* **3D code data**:
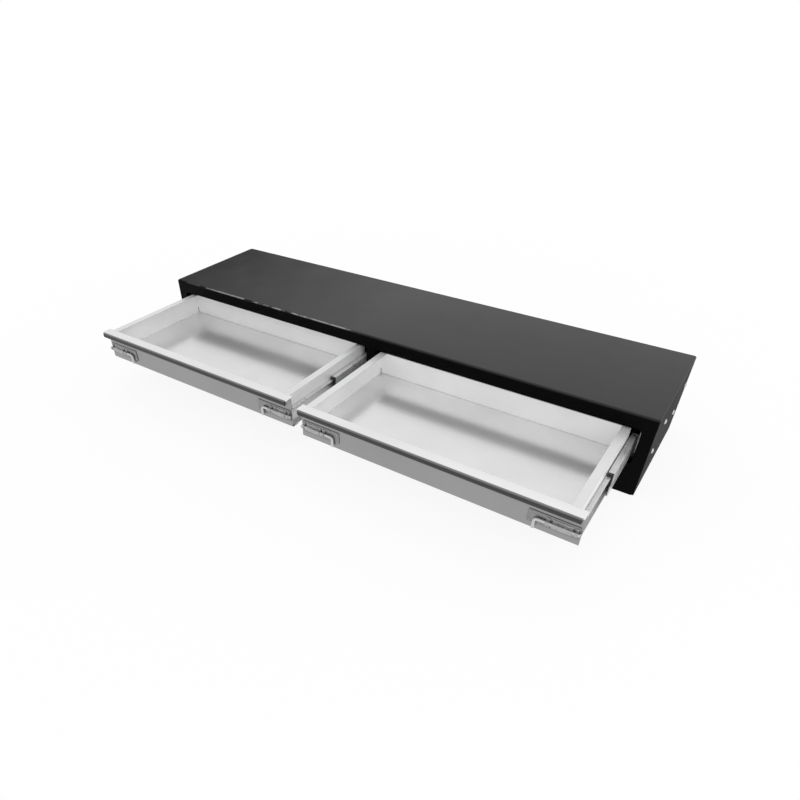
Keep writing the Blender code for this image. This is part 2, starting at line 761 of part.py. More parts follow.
def make_drawer(name, side, opened, paints):
    """One drawer with its slides and slide bolts, drawn shut and moved out by its opening."""
    aluminium, steel, brass, plastic, rubber = paints
    centre = side * (FACE_INNER + FACE_OUTER) / 2

    def carrier(suffix, share):
        home = (centre, FACE_Y, SLIDE_Z)
        return make_carrier(f"{name}_{suffix}", home, (0, -opened * share, 0))

    drawer = carrier("drawer", 1)
    middle = carrier("middle_members", MIDDLE_SHARE)
    outer_cages = carrier("outer_cages", OUTER_CAGE_SHARE)
    inner_cages = carrier("inner_cages", INNER_CAGE_SHARE)
    carry(make_tray(f"{name}_tray", side, aluminium), drawer)
    carry(make_drawer_front(f"{name}_drawer_front", side, aluminium), drawer)
    carry(make_edge_strip(f"{name}_edge_strip", side, rubber), drawer)
    carriers = (drawer, middle, outer_cages, inner_cages)
    metals = (steel, brass, plastic)
    make_slide(f"{name}_web_slide", side, WINDOW_INNER, 1, metals, carriers)
    make_slide(f"{name}_side_slide", side, SPACER_FACE, -1, metals, carriers)
    for place, end, inward in (("web", FACE_INNER, 1), ("side", FACE_OUTER, -1)):
        carry(make_latch_plate(f"{name}_{place}_latch_plate", side, end, inward, steel), drawer)
        home = (side * (end + inward * LATCH_INSET), ROD_Y, ROD_Z)
        holder = make_carrier(f"{name}_{place}_latch_holder", home, (0, 0, 0), drawer)
        carry(make_latch_rod(f"{name}_{place}_latch_rod", side, end, inward, steel), holder)


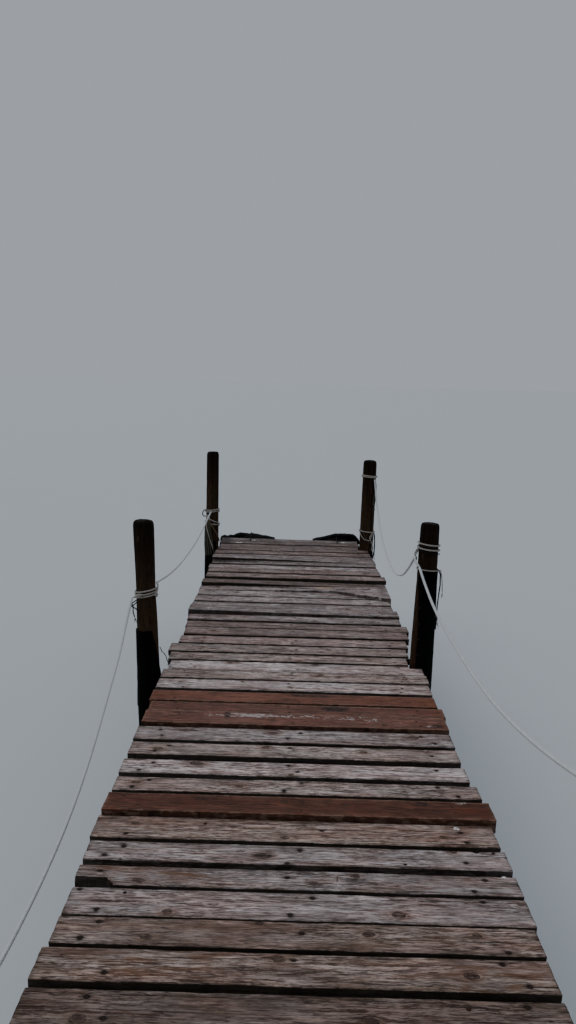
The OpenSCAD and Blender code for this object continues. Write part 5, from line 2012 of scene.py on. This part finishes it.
@dataclass
class Lashing:
    """The turns, knots and loose ends on one post."""

    post: Post
    knot_step: float = 0.0035
    strand_step: float = 0.004
    yarns: int = 7
    yarn: Laid = Laid(0.0022, sides=6, depth=0.8)

    def build(self) -> None:
        """Makes one piece for each kind of rope on the post."""
        uneven = Uneven(700 + 10 * self.post.bent + self.post.side)
        makers = {Turns: self.wind, Knot: self.knot, Strand: self.strand}
        shapes: dict[Finish, Shape] = {}
        for item in LASHINGS[self.post.tag]:
            makers[type(item)](shapes.setdefault(item.finish, Shape()), item, uneven)
        for finish, shape in shapes.items():
            stands_for = () if finish is Finish.HAND_ROPE else (f"lashing_{self.post.tag}",)
            shape.piece(f"{finish.value.name}_{self.post.tag}", finish, *stands_for, angle=70)

    def wind(self, shape: Shape, turns: Turns, uneven: Uneven) -> None:
        """Adds rope wound round the post.

        Args:
            shape: mesh in the making.
            turns: the turns.
            uneven: draws for how they wander.
        """
        middle, gap, tilt, diameter = metres(turns.height, turns.gap, turns.tilt, turns.diameter)
        angle = np.arange(0, 360.0 * turns.count + 25, 3.5)
        drop = gap * (angle / 360.0 - turns.count / 2.0)
        rise = -tilt * np.cos(np.radians(turns.start + angle))
        height = middle - drop + rise + 0.0015 * uneven.line(angle, 90.0)
        off = diameter / 2 + 0.0003 + np.maximum(0.0012 * uneven.line(angle, 70.0), 0)
        Laid(diameter, sides=12).sweep(shape, self.post.around(turns.start + angle, height, off))

    def knot(self, shape: Shape, knot: Knot, uneven: Uneven) -> None:
        """Adds a tied knot that lies on the turns.

        Args:
            shape: mesh in the making.
            knot: the knot.
            uneven: draws for how it is turned.
        """
        middle, size, diameter = metres(knot.height, knot.size, knot.diameter)
        t = circle(44)
        turn = uneven.pick(0, 6)
        # The circle round this trefoil is 6 across before it is scaled, and 6.2 with some room
        flat = np.array([np.sin(t) + 2 * np.sin(2 * t), np.cos(t) - 2 * np.cos(2 * t), -np.sin(3 * t) * 1.25])
        across, up, lift = flat * (size / 6.2)
        x = across * math.cos(turn) - up * math.sin(turn)
        y = (across * math.sin(turn) + up * math.cos(turn)) * 1.15
        reach = float(self.post.radius(middle))
        path = self.post.around(knot.angle + np.degrees(x / reach), middle + y, diameter * 1.25 + lift)
        path = smooth_path(path, self.knot_step, closed=True)
        Laid(diameter, sides=12).sweep(shape, path, closed=True)

    def strand(self, shape: Shape, strand: Strand, uneven: Uneven) -> None:
        """Adds a loose strand, and the yarns that its end comes apart into.

        Args:
            shape: mesh in the making.
            strand: the strand.
            uneven: draws for the yarns.
        """
        points = np.array(strand.points) / (1, 1000, 1000)
        points[:, 0] = np.degrees(np.unwrap(np.radians(points[:, 0])))
        given = np.arange(len(points))
        fine = np.linspace(0, len(points) - 1, 4 * len(points) - 3)
        angle, height, off = (np.interp(fine, given, column) for column in points.T)
        path = smooth_path(self.post.around(angle, height, off), self.strand_step)
        Laid(strand.diameter / 1000, sides=9, lay=3.0).sweep(shape, path)
        if not strand.frayed:
            return
        end, back = path[-1], path[-4]
        ahead = (end - back) / np.linalg.norm(end - back)
        for _ in range(self.yarns):
            away = np.array([uneven.pick(-1, 1), uneven.pick(-1, 1), uneven.pick(-1, 0.3)])
            reach = uneven.pick(0.012, 0.030)
            tip = end + ahead * reach * 0.8 + away * reach * 0.35 + np.array([0, 0, -0.3 * reach])
            middle = end + ahead * reach * 0.45 + away * reach * 0.10
            self.yarn.sweep(shape, smooth_path(np.stack([end - ahead * 0.004, middle, tip]), 0.006))


# A fender flap's crest: places across the deck, and heights there above it
FLAPS = {
    -1: ((-0.69, -0.016), (-0.66, -0.003), (-0.63, -0.010), (-0.60, 0.001), (-0.575, -0.002), (-0.55, 0.012),
         (-0.51, 0.024), (-0.46, 0.020), (-0.40, 0.014), (-0.33, 0.008), (-0.25, 0.000), (-0.18, -0.017)),
    1: ((0.18, -0.018), (0.22, -0.004), (0.28, 0.009), (0.34, 0.024), (0.385, 0.038), (0.44, 0.041),
        (0.50, 0.043), (0.56, 0.040), (0.59, 0.020), (0.62, -0.012)),
}
# A point of a tyre's section: radius, place across, and how far a cross groove cuts in there
TyrePoint = tuple[float, float, float]


@dataclass
class Tyre:
    """An old tyre that hangs from the lake end as a fender, with its line.

    Grooves holds the places across of the grooves that run round it, and steps the angles to each block.
    """

    side: int
    radius: float = 0.320
    hole: float = 0.185
    width: float = 0.170
    shoulder: float = 0.038
    bead: float = 0.011
    middle_x: float = 0.400
    rise: float = 0.025
    blocks: int = 66
    steps: int = 4
    grooves: tuple[float, ...] = (-0.034, 0.0, 0.034)
    groove: float = 0.006
    clear: float = 0.0003

    @property
    def tag(self) -> str:
        """Side, as the nodes are named."""
        return "left" if self.side < 0 else "right"

    @property
    def centre_z(self) -> float:
        """Height of the tyre's middle."""
        return DECK_TOP + self.rise - self.radius

    def tread(self) -> list[TyrePoint]:
        """Outline of the tread.

        Returns:
            Its points, from the left edge to the right one.
        """
        crown = self.radius
        edge = [(crown - 0.0016, 0.0455, 0.0045), (crown - 0.0008, 0.0395, 0.0045)]
        out = [(radius, -across, cut) for radius, across, cut in edge]
        for middle in self.grooves:
            out += [(crown, middle - 0.0047, 0.0), (crown - self.groove, middle - 0.0034, 0.0),
                    (crown - self.groove, middle + 0.0034, 0.0), (crown, middle + 0.0047, 0.0)]
            if middle < self.grooves[-1]:
                out += [(crown, middle + 0.011, 0.003), (crown, middle + 0.023, 0.003)]
        return out + edge[::-1]

    def wall(self) -> list[TyrePoint]:
        """Outline of the right half beside the tread.

        Returns:
            Its points, from the tread's edge by shoulder, wall and bead to inside the crown.
        """
        half, crown, bead = self.width / 2, self.radius, self.bead
        out: list[TyrePoint] = []
        for degrees, cut in ((78, 0.005), (62, 0.005), (44, 0.004), (26, 0.0), (12, 0.0), (3, 0.0)):
            angle = math.radians(degrees)
            out.append((crown - self.shoulder + self.shoulder * math.sin(angle),
                        half - self.shoulder + self.shoulder * math.cos(angle), cut))
        outside = ((0.048, 0.0), (0.056, 0.0012), (0.060, 0.0), (0.076, 0.0010), (0.088, 0.0022),
                   (0.092, 0.0008), (0.108, 0.0026), (0.118, 0.0012), (0.121, 0.0024))
        out += [(crown - depth, half - sunk, 0.0) for depth, sunk in outside]
        out.append((self.hole + 0.008, half - 0.0020, 0.0))
        for angle in map(math.radians, (60, 20, -20, -60, -100, -140)):
            out.append((self.hole + bead - bead * math.cos(angle),
                        half - 0.001 - bead + bead * math.sin(angle), 0.0))
        inside = ((self.hole + 0.020, half - 0.0105), (crown - 0.075, half - 0.0095),
                  (crown - 0.048, half - 0.012), (crown - 0.028, half - 0.024),
                  (crown - 0.0165, half - 0.042), (crown - 0.0145, 0.018))
        return out + [(radius, across, 0.0) for radius, across in inside]

    def build(self) -> None:
        """Makes the tyre, its line and its flap."""
        wall = self.wall()
        mirrored = [(radius, -across, cut) for radius, across, cut in wall[::-1]]
        radius, across, cut = np.array(self.tread() + wall + [(self.radius - 0.0145, 0.0, 0.0)] + mirrored).T
        count = self.blocks * self.steps
        angle = circle(count)
        uneven = Uneven(31 + self.side)
        # The first two angles of each block lie in a cross groove
        groove = np.array([1.0, 0.96, 0.0, 0.0])[np.arange(count) % self.steps]
        worn = 0.0008 * (1 + uneven.line(angle, 0.5))[:, None] * (radius > self.radius - 0.02)[None, :]
        r = radius[None, :] - cut[None, :] * groove[:, None] - worn
        squash = 1 - 0.004 * np.clip(np.cos(angle), 0, 1)[:, None]
        near = LAKE_END + self.clear
        x = self.side * self.middle_x + r * np.sin(angle)[:, None]
        y = np.clip(near + self.width / 2 + across, near, near + self.width)
        z = self.centre_z + r * np.cos(angle)[:, None] * squash
        shape = Shape()
        points = np.stack(np.broadcast_arrays(x, y, z), -1)
        shape.add(points, band(count, len(radius), flip=True, closed=True))
        shape.piece(f"fender_{self.tag}", Finish.TYRE, f"fender_{self.tag}", angle=32)
        self.line()
        self.flap()

    def flap(self) -> None:
        """A stiff, torn piece of rubber sheet that lies over the tyre and its line."""
        uneven = Uneven(59 + self.side)
        crest_x, crest_z = zip(*FLAPS[self.side])
        x, share = np.meshgrid(np.linspace(crest_x[0], crest_x[-1], 64), np.linspace(0, 1, 20), indexing="ij")
        crest = np.interp(x, crest_x, crest_z) + 0.003 * np.abs(uneven.field(x, share, 0.03, 0.4))
        rise = np.clip(share / 0.16, 0, 1)
        z = DECK_TOP - 0.030 + (crest + 0.030) * rise - 0.022 * np.clip(share / 0.25 - 3, 0, 1) ** 1.5
        torn = 0.010 * np.abs(uneven.line(x, 0.025)) * (share > 0.5)
        y = LAKE_END + 0.0025 + 0.012 * rise + 0.157 * share - torn
        top = np.stack([x, y - 0.0020 * (1 - rise), z + 0.0030 * rise], -1)
        under = np.stack([x, y + 0.0010 * (1 - rise), z], -1)
        # The line comes through a slit in the edge that faces the deck
        slit = (share[1:, 1:] <= 0.20) & (np.abs(x[1:, 1:] - 0.004 - self.side * self.middle_x) <= 0.009)
        shape = Shape()
        shape.add(np.stack([top, under]), sheet(~slit, True))
        shape.piece(f"fender_flap_{self.tag}", Finish.SLEEVE, angle=50)

    def line(self) -> None:
        """The line that goes round the end board and through the tyre."""
        clear = LINE_D / 2 + 0.0006
        top = self.centre_z + self.radius
        inside = self.centre_z + self.hole - clear
        gap = LAKE_END - 0.1275
        over = DECK_TOP + clear
        far = LAKE_END + 0.1731
        route = ((gap, inside + 0.02), (gap, over - 0.012), (gap + 0.014, over + 0.001),
                 (LAKE_END - 0.05, over + 0.003), (LAKE_END + 0.010, over + 0.016),
                 (LAKE_END + 0.045, top + clear), (LAKE_END + 0.125, top + clear),
                 (LAKE_END + 0.156, top - 0.009), (far, top - 0.045),
                 (far, inside + 0.03), (LAKE_END + 0.158, inside + 0.002), (LAKE_END + 0.10, inside),
                 (LAKE_END, inside), (gap + 0.02, inside + 0.003))
        points = np.array([(self.side * self.middle_x, y, z) for y, z in route])
        shape = Shape()
        Laid(LINE_D, sides=12).sweep(shape, smooth_path(points, 0.004, closed=True), closed=True)
        shape.piece(f"fender_line_{self.tag}", Finish.TARRED, f"fender_line_{self.tag}", angle=70)


def stand(name: str, data: bpy.types.ID, turn: np.ndarray, place: Colour) -> bpy.types.Object:
    """Adds a camera or a lamp to the scene.

    Args:
        name: its name.
        data: what it is.
        turn: rows of its rotation.
        place: where it stands.

    Returns:
        The new object.
    """
    thing = bpy.data.objects.new(name, data)
    thing.matrix_world = Matrix([(*turn[k], place[k]) for k in range(3)] + [(0, 0, 0, 1)])
    bpy.context.scene.collection.objects.link(thing)
    return thing


@dataclass(frozen=True)
class PhotoCamera:
    """The photograph's camera: where it stands, how it is turned, and its lens.

    The lens is 799 pixels long where the longer side of the picture is 1024, on a sensor of 36 mm.
    """

    place: tuple[float, float, float] = (-0.052, -2.795, 2.45)
    turn: tuple[tuple[float, float, float], ...] = (
        (0.99956634, -0.02941908, 0.00128443), (0.00617025, 0.16659673, -0.98600581),
        (0.0287934, 0.98558614, 0.166706))
    sensor: float = 36.0
    lens: float = 799 / 1024 * 36

    def build(self) -> None:
        """Adds the camera."""
        data = bpy.data.cameras.new("photo_camera")
        data.lens, data.sensor_width, data.sensor_fit = self.lens, self.sensor, "AUTO"
        bpy.context.scene.camera = stand("photo_camera", data, self.turn, self.place)


@dataclass(frozen=True)
class SoftLight:
    """A distant, very wide lamp: where it stands seen from the deck, its spread in degrees and its power."""

    name: str
    place: tuple[float, float, float]
    spread: float
    power: float
    colour: Colour = (1.0, 1.0, 1.0)

    def build(self) -> None:
        """Adds the lamp."""
        data = bpy.data.lights.new(self.name, "SUN")
        data.energy, data.angle, data.color = self.power, math.radians(self.spread), self.colour
        back = np.array(self.place) / np.linalg.norm(self.place)
        right = np.cross((0, 0, 1), back)
        right /= np.linalg.norm(right)
        stand(self.name, data, np.stack([right, np.cross(back, right), back], 1), self.place)


@dataclass
class Studio:
    """A pale floor and soft light."""

    floor_half: float = 300.0
    floor_colour: Colour = (0.60, 0.63, 0.66)
    sky: Colour = (0.60, 0.65, 0.71)
    sky_strength: float = 0.62
    lamps: tuple[SoftLight, ...] = (
        SoftLight("ahead_lamp", (-3.0, 9.0, 7.0), 40.0, 0.75, (0.95, 0.97, 1.0)),
        SoftLight("left_lamp", (-8.0, -3.0, 7.0), 50.0, 0.35, (1.0, 0.97, 0.94)),
    )

    def build(self) -> None:
        """Adds the floor, the sky and the lamps."""
        mesh = bpy.data.meshes.new("floor")
        half = self.floor_half
        corners = [(-half, -half, 0), (half, -half, 0), (half, half, 0), (-half, half, 0)]
        mesh.from_pydata(corners, [], [(0, 1, 2, 3)])
        floor = bpy.data.objects.new("floor", mesh)
        bpy.context.scene.collection.objects.link(floor)
        material, g, shader = new_material("floor_paint")
        cloud = g.noise(g.add("ShaderNodeTexCoord", {}).outputs["Object"], (0.8, 0.8, 0.8), 3.0)
        darker = tuple(0.97 * part for part in self.floor_colour)
        g.put(shader.inputs["Base Color"], g.mix(cloud, darker, self.floor_colour))
        shader.inputs["Roughness"].default_value = 0.9
        shader.inputs["Specular IOR Level"].default_value = 0.1
        mesh.materials.append(material)
        world = bpy.data.worlds.new("studio_sky")
        bpy.context.scene.world = world
        world.use_nodes = True
        back = world.node_tree.nodes["Background"]
        back.inputs["Color"].default_value = rgba(self.sky)
        back.inputs["Strength"].default_value = self.sky_strength
        for lamp in self.lamps:
            lamp.build()


def main() -> None:
    """Builds the camera, the effects, the ropes, the studio and the jetty, in that order."""
    logging.basicConfig(level=logging.INFO, format="%(message)s")
    PhotoCamera().build()
    for effect in (build_grain_effect, build_weather_effect, build_mottle_effect, build_lay_effect):
        effect()
    HandRopes().build()
    Studio().build()
    for side in (-1, 1):
        for bent in range(1, 5):
            post = Post(side, bent)
            post.build()
            Lashing(post).build()
    Frame().build()
    Deck().build()
    for side in (-1, 1):
        Tyre(side).build()


if __name__ == "__main__":
    main()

* **The problem**:
Each line from the one bearing "The OpenSCAD and" through the one bearing "on the turns." is to be duplicated without change; all remaining lines are to be left out.

* **Answer for the task**:
The OpenSCAD and Blender code for this object continues. Write part 5, from line 2012 of scene.py on. This part finishes it.
@dataclass
class Lashing:
    """The turns, knots and loose ends on one post."""

    post: Post
    knot_step: float = 0.0035
    strand_step: float = 0.004
    yarns: int = 7
    yarn: Laid = Laid(0.0022, sides=6, depth=0.8)

    def build(self) -> None:
        """Makes one piece for each kind of rope on the post."""
        uneven = Uneven(700 + 10 * self.post.bent + self.post.side)
        makers = {Turns: self.wind, Knot: self.knot, Strand: self.strand}
        shapes: dict[Finish, Shape] = {}
        for item in LASHINGS[self.post.tag]:
            makers[type(item)](shapes.setdefault(item.finish, Shape()), item, uneven)
        for finish, shape in shapes.items():
            stands_for = () if finish is Finish.HAND_ROPE else (f"lashing_{self.post.tag}",)
            shape.piece(f"{finish.value.name}_{self.post.tag}", finish, *stands_for, angle=70)

    def wind(self, shape: Shape, turns: Turns, uneven: Uneven) -> None:
        """Adds rope wound round the post.

        Args:
            shape: mesh in the making.
            turns: the turns.
            uneven: draws for how they wander.
        """
        middle, gap, tilt, diameter = metres(turns.height, turns.gap, turns.tilt, turns.diameter)
        angle = np.arange(0, 360.0 * turns.count + 25, 3.5)
        drop = gap * (angle / 360.0 - turns.count / 2.0)
        rise = -tilt * np.cos(np.radians(turns.start + angle))
        height = middle - drop + rise + 0.0015 * uneven.line(angle, 90.0)
        off = diameter / 2 + 0.0003 + np.maximum(0.0012 * uneven.line(angle, 70.0), 0)
        Laid(diameter, sides=12).sweep(shape, self.post.around(turns.start + angle, height, off))

    def knot(self, shape: Shape, knot: Knot, uneven: Uneven) -> None:
        """Adds a tied knot that lies on the turns.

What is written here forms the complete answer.